Hey liberals — Rand Paul isn’t the only anti-war, civil libertarian in government

by digby

I was irked last week at the way everyone was fawning over Rand Paul and his speech about Syria and I wrote about it in Salon today. I feel as if he is getting far more credit among liberals for being “principled” when in reality his position on the new war is exactly the same as Bernie Sanders’ who’s dismissed by the media and far too many liberals as an irrelevant crank. Anyway, I took a look at his much lauded speech and then talk a bit about the fact that his influence on his party is likely to be a tiny bit less than meets the eye:

The question is why everyone is so interested in what Paul says about this one way or the other. He’s running for president but so is half the Republican Party. He represents a small handful of reluctant GOP warriors even on his best day. True, there are likely to be a few more partisan Republicans who will take the opportunity to oppose anything a Democratic president wants to do but that will most often be because they believe he isn’t going far enough, not that he’s going too far. For instance, Florida GOP congressman Tom Rooney, who said of arming the Syrian rebels, “It’s clearly not enough. If ISIS is truly a national security threat that needs to be destroyed, then we need to destroy them. And anybody you talk to who knows what they’re talking about believes that arming the rebels is insufficient.” Some are even arguing for combat troops. Member of the House Republican leadership Pete Sessions of Texas said, “If we’re in this to win then boots on the ground not only will be necessary but that will be something that will save American lives ultimately in the long run.”

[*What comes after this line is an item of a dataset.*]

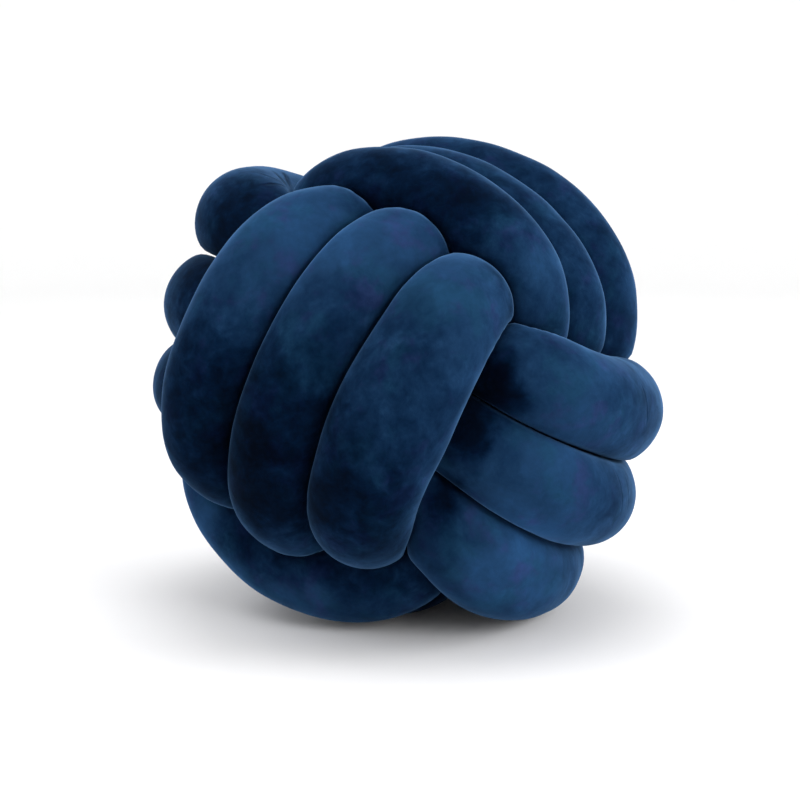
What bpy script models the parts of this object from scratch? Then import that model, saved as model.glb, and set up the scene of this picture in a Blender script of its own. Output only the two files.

On the other hand there is a good-size faction in the Democratic Party that is consistent on all the issues over which Rand Paul makes headlines and nobody ever talks about them. Sure, it stands to reason that a Republican will gain some attention for being a (sometimes) war skeptic because they are so rare. But it’s unfair that Democrats with equal or better records on civil liberties and war are given such short shrift and ignored by the media as if they’re irrelevant…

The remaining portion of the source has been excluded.